At the last meeting, body cameras were hardly mentioned.

“I understand their frustration, and I have the same frustrations,” said Chief Bill Citty. “We have the cameras. We’ve hired four additional people to manage that system. They’re still on the payroll. It’s one of those things where, yeah, the body-worn cameras are a significant issue.”

The city already has about 100 cameras, Citty said.

New grants make it possible to add about 100 more – enough to outfit every officer who needs one.

FOP President John George wants to see those cameras in use as soon as possible.

“They need to be out there now,” he told NewsChannel 4 last week. “I don’t want to see something happen. I’m afraid something will happen, and a camera would have been a benefit.”
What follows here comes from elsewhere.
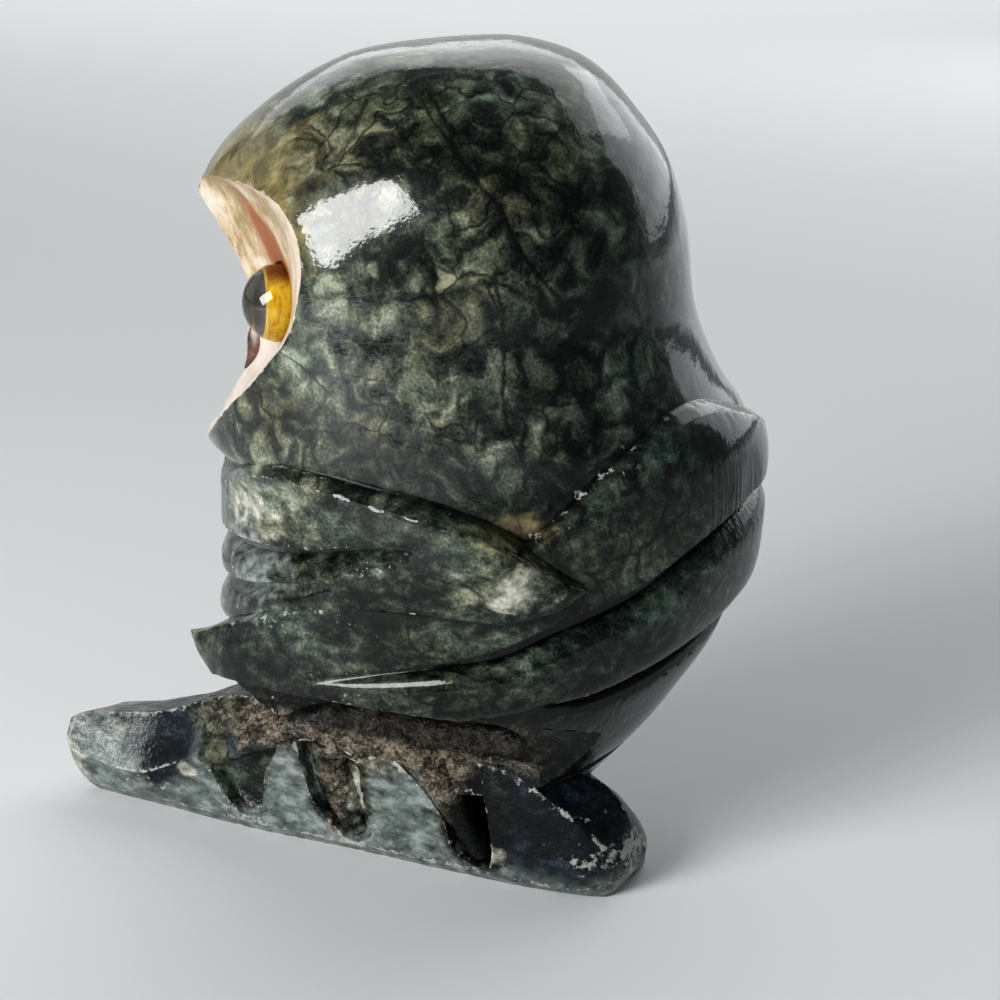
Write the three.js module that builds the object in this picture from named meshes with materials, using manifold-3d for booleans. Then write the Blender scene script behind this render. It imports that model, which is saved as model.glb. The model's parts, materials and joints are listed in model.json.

He said the union made OCPD a “reasonable offer” but concedes many of the sticking points remain the same.

The two groups can’t agree when officers should activate the cameras and who should be able to look at the footage.

“We don’t want the big brother, nitpicking mentality,” George said. “We want officers to be able to do their jobs, and we want the cameras to serve the purpose they were designed for.”

Citty, meanwhile, wants access to footage whenever he deems necessary, not just following a complaint.

“If I can’t hold an officer accountable for not turning their camera on, then it makes it pretty difficult for me to manage those,” he said. “The bottom line is the department has to manage it. The FOP doesn’t answer to you, they don’t answer to the public when things go wrong, why an officer didn’t do this or why an officer didn’t do that.”

The FOP said there are no meetings planned between the two groups.

An arbitrator would settle the dispute if the two sides can’t work things out.